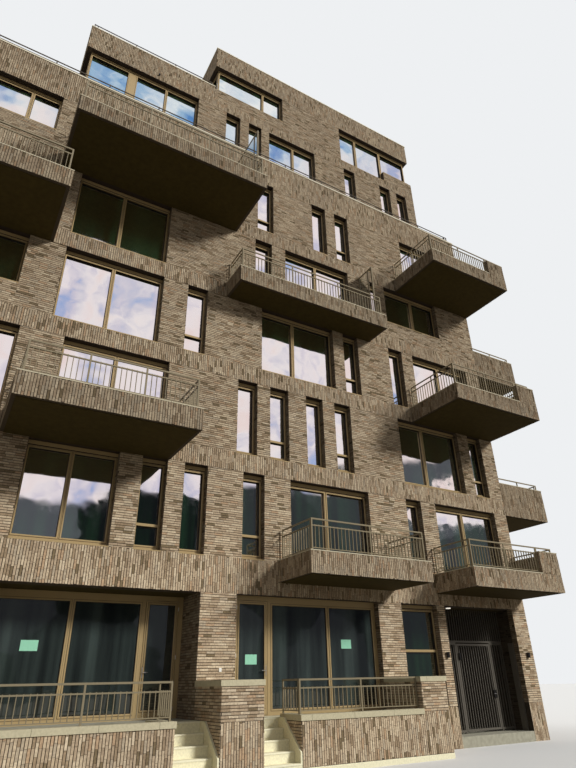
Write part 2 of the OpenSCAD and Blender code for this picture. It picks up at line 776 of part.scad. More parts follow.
module garden_rails() {
  color(frame_colour)
    for (g = garden_fronts)
      for (i = [0:len(g[0]) - 2]) {
        x = [at(g[0][i][1]), at(g[0][i + 1][0])];
        y = [g[1], g[1] + frame_d];
        sill = i == g[2] ? threshold - gap : bottom_w;
        block(x, y, [flat_z, flat_z + sill]);
        block(x, y, [head_z(0) - (i == g[2] ? garden_head - stile - gap : garden_head), head_z(0)]);
      }
}

module garden_glass() {
  color(glass_colour, 0.6)
    for (g = garden_fronts)
      for (i = [0:len(g[0]) - 2])
        if (i != g[2])
          block([at(g[0][i][1]), at(g[0][i + 1][0])], [g[1] + glass_in, g[1] + glass_in + glass_t],
            [flat_z + bottom_w, head_z(0) - garden_head]);
}

function door_between(posts, i) = [posts[i][1] + gap, posts[i + 1][0] - gap];
loggia_door_u = door_between(loggia_posts, 2);
terrace_door_u = door_between(middle_posts, 0);
door_z = [flat_z + threshold, head_z(0) - garden_head + stile];

module door_leaf(u, y) {
  w = u[1] - u[0];
  h = door_z[1] - door_z[0];
  standing(at(u[0]), y, door_z[0], leaf_d) difference() {
    square([w, h]);
    translate([stile, 2 * stile]) square([w - 2 * stile, h - 3 * stile]);
  }
}

module door_pane(u, y) {
  block([at(u[0] + stile), at(u[1] - stile)], [y + leaf_glass_in, y + leaf_glass_in + glass_t],
    [door_z[0] + 2 * stile, door_z[1] - stile]);
}

// Spindle of a handle on its plate, standing out on the street side
module door_handle(u, y) {
  z = flat_z + handle_z;
  half = handle_plate / 2;
  block([at(u) - half[0], at(u) + half[0]], [y - handle_plate[1], y], [z - half[2], z + half[2]]);
  translate([at(u), y - handle_plate[1], z]) rotate([90, 0, 0])
    cylinder(h = spindle[1], r = spindle[0], $fn = sides);
}

// Three barrels on the axis beside the edge u of a leaf. The leaf runs from that edge in the direction
// along, and the barrels stand off its face y in the direction out.
module hinge_barrels(u, along, y, out, z) {
  axis = [at(u - along * barrel_in), y + out * barrel_out];
  for (h = [z[0] + 2 * barrel_h, (z[0] + z[1]) / 2, z[1] - 2 * barrel_h])
    translate([axis[0], axis[1], h - barrel_h / 2]) {
      cylinder(h = barrel_h, r = barrel_r, $fn = sides);
      block([min(0, along * plate_w), max(0, along * plate_w)],
        [min(0, -out * barrel_out), max(0, -out * barrel_out)], [0, barrel_h]);
    }
}

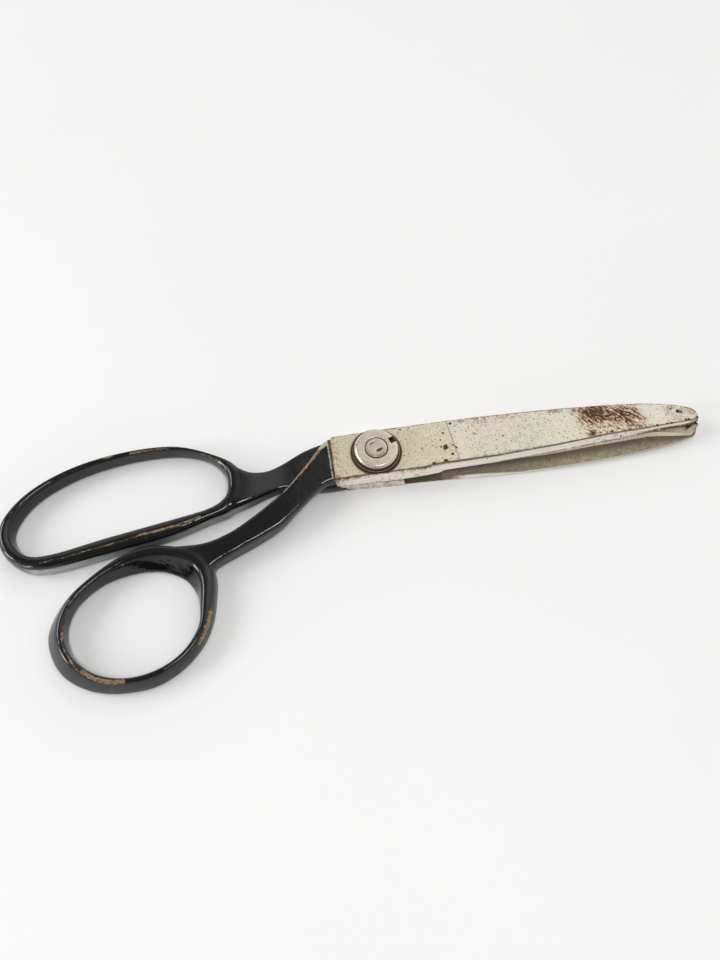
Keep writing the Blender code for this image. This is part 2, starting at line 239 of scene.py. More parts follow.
class Nickel(Graph):
    """Worn nickel plate: cloudy tone, fine grinding lines and pinpricks, with rust laid over."""

    def __init__(self, name):
        super().__init__(name)
        cloud = self.noise(0.11, 6.0, roughness=0.6)
        mottle = self.noise(0.9, 5.0, roughness=0.7)
        self.grain = self.noise(1.0, 3.0, self.stretched(8, (0.10, 2.4, 0.5)))
        self.broken = self.noise(0.45, 5.0, roughness=0.75)
        self.stains = self.noise(0.6, 6.0, roughness=0.72)
        self.fine = self.noise(2.0, 4.0, roughness=0.7)
        thick = self.step(cloud, 0.42, 0.60, 0.0, 0.05)
        self.top = self.step(self.nz, 0.85, 0.97)
        pepper = self.any(
            self.all(self.dots(0.85, -0.08, 0.25, 1.6, "2D"), self.step(mottle, 0.38, 0.52, 0.35, 1.0)),
            self.dots(0.33, -0.10, 0.15, 3.0, "2D"),
            self.all(self.dots(1.5, -0.2, 0.3, 1.4, "2D"), 0.6),
        )
        pricks = self.all(self.dots(0.95, -0.12, 0.34, 2.0), self.step(mottle, 0.44, 0.56))
        self.specks = self.any(self.all(pepper, self.step(self.nz, 0.5, 0.7)), pricks)
        tone = self.step(cloud, 0.30, 0.70, 0.90, 1.04)
        tone = self.math("ADD", tone, self.step(mottle, 0.3, 0.7, -0.05, 0.05))
        tone = self.math("ADD", tone, self.step(self.grain, 0.3, 0.7, -0.035, 0.035))
        self.tone = self.math("SUBTRACT", tone, thick)
        self.near = self.step(self.ny, -0.6, -0.35, 1.0, 0.0)

    def toned(self, colour):
        grey = self.put("CombineColor", {0: self.tone, 1: self.tone, 2: self.tone}).outputs[0]
        return self.mix(1.0, colour, grey, "MULTIPLY")

    def window(self, value, start, full, last, end):
        """1 from full to last, fading to 0 at start and at end."""
        return self.all(self.step(value, start, full), self.step(value, last, end, 1.0, 0.0))

    def away(self, x, y, wide=1.0, high=1.0):
        """Distance from a point of the top face, in ellipse radii."""
        place = {0: self.mm, 1: (x, y, 0.0)}
        offset = self.put("VectorMath", place, operation="SUBTRACT").outputs[0]
        share = {0: offset, 1: (1 / wide, 1 / high, 0.0)}
        sized = self.put("VectorMath", share, operation="MULTIPLY").outputs[0]
        return self.put("VectorMath", {0: sized}, operation="LENGTH").outputs["Value"]

    def spots(self, places):
        """Rust spots given as (x, y, radius), with ragged rims."""
        ragged = self.step(self.fine, 0.3, 0.7, -0.35, 0.35)
        made = []
        for x, y, radius in places:
            level = self.math("ADD", self.away(x, y, radius, radius), ragged)
            made.append(self.step(level, 0.75, 1.1, 1.0, 0.0))
        return self.any(*made)

    def rings(self, places):
        """Rust rings given as (x, y, radius)."""
        ragged = self.step(self.fine, 0.3, 0.7, -0.3, 0.3)
        made = []
        for x, y, radius in places:
            level = self.math("ADD", self.away(x, y, radius, radius), ragged)
            made.append(self.window(level, 0.55, 0.8, 1.05, 1.35))
        return self.any(*made)

    def rusted(self, colour, light, dark, dirt, *dull):
        """Lays dirt, then light and dark rust, over a colour and finishes the material."""
        colour = self.mix(dirt, self.toned(colour), DIRT)
        colour = self.mix(self.all(light, 0.9), colour, RUST_LIGHT)
        shade = self.mix(self.step(self.fine, 0.36, 0.60), RUST_BLACK, RUST)
        colour = self.mix(dark, colour, shade)
        rusty = self.any(dark, dirt, self.all(light, 0.6), *dull)
        roughness = self.math("ADD", self.step(self.stains, 0.3, 0.7, 0.36, 0.48), self.all(rusty, 0.38))
        metallic = self.step(rusty, 0.0, 0.8, 0.55, 0.0)
        height = self.math("MULTIPLY_ADD", self.grain, 0.25, self.all(rusty, self.fine, 0.9))
        height = self.math("SUBTRACT", height, self.all(self.specks, 0.6))
        return self.finish(colour, roughness, metallic, height, 0.06 * MM, Specular_IOR_Level=0.15)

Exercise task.
Taking the lines above, repeat exactly those from the line that contains "Keep writing the" through the line that contains "nickel plate: cloudy", and both of those lines as well. Include nothing else.

Answer in full.
Keep writing the Blender code for this image. This is part 2, starting at line 239 of scene.py. More parts follow.
class Nickel(Graph):
    """Worn nickel plate: cloudy tone, fine grinding lines and pinpricks, with rust laid over."""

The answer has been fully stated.